Saylor: Strategy Will Never Be a Net Seller of Bitcoin

Michael Saylor, chairman of Strategy (formerly MicroStrategy), made it clear this week: the company will never be a net seller of Bitcoin. The statement, delivered during a brief investor update on May 14, directly addresses the market's lingering questions about whether Strategy might ever liquidate its massive BTC stash to cover debt or operational costs.

The Clarification

Saylor didn't leave any wiggle room. “Strategy will never be a net seller,” he said, according to comments shared by the company. That means no partial sell-offs, no gradual exits — the firm's 226,331 BTC, worth roughly $15 billion at current prices, stays put. The stance isn't new, but the explicit wording is. Previous assurances were softer, often leaving the door open for “opportunistic” sales.
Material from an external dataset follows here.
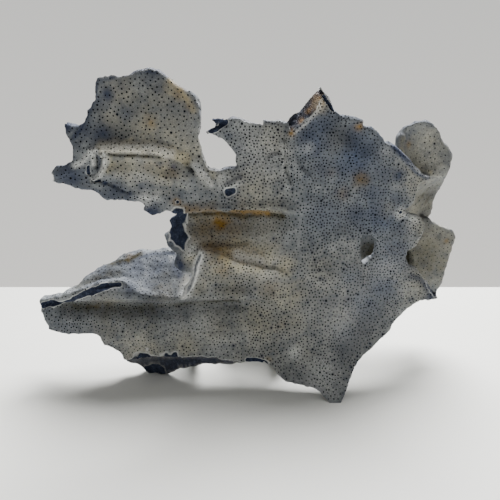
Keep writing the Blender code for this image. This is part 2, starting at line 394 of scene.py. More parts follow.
def poreMaterial():
    material, tree, shader = newMaterial("coralPore")
    colour = ramp(tree, objectNoise(tree, *poreFinish["dust"]), poreFinish["shades"])
    tree.links.new(colour, shader.inputs["Base Color"])
    shader.inputs["Roughness"].default_value = poreFinish["roughness"]
    shader.inputs["Specular IOR Level"].default_value = poreFinish["shine"]
    return material


tableFinish = dict(cloud=(6.0, 3.0, 0.6), whites=[(0.3, (0.80, 0.80, 0.755)), (0.7, (0.84, 0.84, 0.795))],
                   roughness=0.6)


def tableMaterial():
    material, tree, shader = newMaterial("tableWhite")
    colour = ramp(tree, objectNoise(tree, *tableFinish["cloud"]), tableFinish["whites"])
    tree.links.new(colour, shader.inputs["Base Color"])
    shader.inputs["Roughness"].default_value = tableFinish["roughness"]
    return material


# Each main part of the colony, in mm. Bends move a whole sheet: path, radius, shift to the rear, how
# much steeper below. Ridges: path, radius, height, how much steeper below. Pits: path, radius, depth.
# Breaks: path of (right, up, how far the back of the break stands out past the front), outward way.
# Spots: (right, up, radius, strength). Streaks: kind, path, radius, strength. Pores stand about poreGap
# apart, more by the share lowGap at the foot, and the share inky of them is wide and stained.

# Spots and streaks of the dark olive kind are painted shade under ledges, in creases and in hollows.
fan = dict(
    node="fan_frond", poreGap=1.66, poreRadius=0.35,
    bends=[
        ([(25, 31), (30, 31), (40, 31), (50, 30.5), (55, 28.5), (59, 26.5), (63, 24.5)], 5.5, -3.2, 3.4),
        ([(24, 25), (34, 25), (46, 24.5), (54, 22)], 5.0, 1.2, 1.0),
        ([(28, 20), (40, 20), (52, 18), (62, 16)], 6.0, -1.4, 1.6),
        ([(26, 50), (32, 40)], 7.0, 1.2, 1.0),
        ([(48, 56), (52, 42)], 8.0, -1.0, 1.0),
    ],
    ridges=[
        ([(16, 25.5), (17.6, 28), (19.5, 30.2)], 1.4, 1.6, 1.0),
        ([(19.5, 30.6), (22.4, 31.2), (24.6, 29.2)], 1.8, 3.4, 0.9),
        ([(25.2, 28.8), (25.4, 26), (24.2, 22.4), (22.4, 19.6), (19.4, 17.8)], 1.7, 3.4, 1.0),
        ([(26, 32.2), (36, 32.4), (46, 32.2), (54, 31)], 2.0, 1.1, 1.0),
        ([(64.5, 24.5), (68.5, 20), (70.5, 17.5), (73.5, 15)], 3.0, 2.2, 1.8),
        ([(36, 10), (42, 9), (50, 9)], 2.0, 0.8, 1.0),
        ([(5, 20), (12, 21.5), (17, 22)], 4.0, 1.0, 1.6),
    ],
    pits=[
        ([(27, 28.9), (33, 28.8), (39.5, 28.4), (50.5, 28.0)], 1.1, 0.7),
        ([(61.5, 26), (63, 24.5), (64.5, 22)], 2.2, 2.6),
        ([(18, 16.8), (21.5, 16.8)], 1.4, 2.2),
        ([(22, 16.2), (25, 15.5), (28.5, 13.5), (32, 11.5), (36, 10)], 1.1, 1.2),
        ([(21.2, 28.4), (21.6, 25.6), (21.2, 22.6)], 1.3, 2.0),
        ([(17.4, 20.2), (18.0, 23.4)], 1.1, 2.2),
        ([(57, 6.4)], 1.6, 1.6),
        ([(40, 6.5), (42, 9)], 1.0, 0.8),
        ([(44, 7), (47, 9)], 1.0, 0.8),
    ],
    breaks=[
        dict(path=[(23, 60.4, -1.2), (27, 62, -1.2), (31, 62.4, -1.2), (34, 62, -1.0), (38, 62.4, 0.2),
                   (42.5, 64.2, 0.8), (47, 65, 0.9), (51, 64.2, 0.7), (55, 61.6, -0.6)],
             way=(0, 1), reach=5.0),
        dict(path=[(1.6, 14, 0.6), (1.4, 17, 0.7), (1.6, 20.5, 0.6)], way=(-1, 0)),
    ],
    spots=dict(
        cream=[(34, 55, 8, 0.4), (45, 40, 10, 0.45), (57, 38, 9, 0.45), (52, 24, 9, 0.6), (30, 44, 6, 0.4),
               (57, 57.5, 4, 0.9), (61, 54, 3, 0.6), (62, 32, 9, 0.5), (36, 23, 7, 0.5), (28, 24, 3, 0.7),
               (73, 20, 5, 0.5), (55, 54, 9, 0.3)],
        ink=[(24, 52, 5, 0.6), (28.5, 54.5, 4.5, 0.75), (52.5, 57.5, 4, 0.5), (64, 49, 4, 0.4),
             (17, 41, 7, 0.65), (25, 38, 6.5, 0.75), (37, 47, 6, 0.45), (9, 20, 8, 0.95), (28, 11, 6, 0.8),
             (44, 2, 5, 1.0), (49, 63, 5, 0.5), (56, 23, 3.5, 0.8), (26, 60, 5, 0.4), (50, 24.5, 2.5, 0.6),
             (9, 41, 4, 0.8), (12, 33, 4, 0.4), (35, 58, 4, 0.45), (24, 15.5, 1.6, 1.0),
             (28, 13.8, 1.6, 1.0), (62, 40, 6, 0.3), (57, 50, 6, 0.3), (47, 34.5, 5, 0.3),
             (31.5, 11.4, 1.8, 1.0), (35, 10.4, 1.5, 1.0), (33, 9, 3, 0.7), (41, 13, 3, 0.6)],
        paintedShade=[(34, 38, 6, 0.3), (63, 24.5, 2.6, 0.9), (46, 52, 7, 0.25), (60, 44, 7, 0.25)],
        rust=[(47, 43, 2.5, 0.4), (44, 23, 2.6, 0.2), (55, 20, 3.5, 0.2), (57, 6.4, 2.2, 0.6),
              (60, 55.5, 2.6, 0.4), (64, 50, 2.4, 0.25)],
        chalk=[(62, 38, 9, 0.12), (42, 8, 3.6, 0.6), (47, 8.5, 2.4, 0.45), (27, 63, 2, 0.3),
               (40, 22, 5, 0.2)],
    ),
    streaks=[
        # the cream and chalk along the brow are its pale colour and partly a painted highlight on its lit
        # top
        ("cream", [(26, 32.3), (38, 32.6), (48, 32.3), (56, 30.3), (62, 27)], 2.6, 1.8),
        ("chalk", [(26, 31.8), (38, 32.1), (48, 31.8), (56, 29.6)], 2.1, 0.7),
        ("rust", [(26, 32), (38, 32.3), (48, 32), (56, 30)], 2.4, 0.12),
        ("cream", [(56, 60), (60, 57), (63.5, 52.5), (66, 48)], 1.5, 0.9),
        ("rust", [(56, 60), (60, 57), (63.5, 52.5)], 1.5, 0.25),
        ("cream", [(26, 30), (27, 26), (26, 22)], 2.2, 0.8),
        ("paintedShade", [(56, 27), (60, 25), (64, 22.4), (66, 20)], 1.6, 0.45),
        ("paintedShade", [(26.5, 28.8), (33, 28.6), (39.5, 28.3), (50.5, 27.8)], 0.9, 1.0),
        ("chalk", [(12, 24), (15.6, 25.6), (17.4, 28), (20, 30.4), (23, 30.8)], 1.4, 0.8),
        ("chalk", [(25.4, 29), (25.6, 26), (24.4, 22.4), (22.6, 19.6), (19.4, 17.8)], 1.2, 1.4),
        ("chalk", [(20.2, 28), (20.2, 24)], 0.9, 1.0),
        ("ink", [(22.2, 27.8), (22.6, 25), (21.8, 22)], 0.8, 0.9),
        ("core", [(17.4, 20.2), (17.9, 23.6)], 0.8, 1.3),
        ("core", [(18.2, 16.8), (21.5, 16.6)], 0.9, 1.2),
        ("ink", [(22, 16.2), (25, 15.5), (28.5, 13.5), (32, 11.5), (36, 10)], 1.3, 0.5),
        ("ink", [(12, 36), (16, 40), (20, 48), (22.5, 55), (24, 61), (34, 62.5), (44, 65), (54, 63)],
         1.7, 0.8),
        ("ink", [(0, 17), (10, 13), (20, 11), (30, 7), (38, 6.5)], 2.2, 0.6),
        ("core", [(57, 6.4)], 0.8, 1.1),
        ("rust", [(59, 3.2), (66, 3.2), (74, 3.4)], 2.2, 0.5),
        ("chalk", [(66, 24), (68.5, 21), (70.8, 18.2), (73.5, 15.5)], 2.0, 0.5),
    ],
)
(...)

Investors have been on edge. Strategy's Bitcoin bet is leveraged — the company issued convertible bonds and took out a $205 million Silvergate loan to buy coins. If Bitcoin dips hard and stays down, the debt-service math gets ugly. Saylor's latest line is meant to kill any doubt: the treasury strategy is a one-way street. For long-term believers, it's the ultimate conviction signal. For skeptics, it's a gamble that ties corporate fate to a single volatile asset with no exit plan.

Investor Sentiment

The immediate reaction was muted. Strategy's stock ticked up about 2% in after-hours trading, but the real test will come the next time Bitcoin sheds 20% in a week. Saylor's reassurance only goes so far — it doesn't change the fact that Strategy's balance sheet moves with every 1% BTC swing. Some analysts are already asking: what happens if the board changes its mind? Saylor controls a majority voting stake, but governance questions linger.

No new Bitcoin purchases were announced alongside the clarification. Saylor said the company remains “opportunistic” about adding to the stack, but didn't tip any hand on timing. The next quarterly filing, due in early August, will show whether Strategy has taken on any new debt or sold any Bitcoin. For now, the message is simple: they're holding. Period.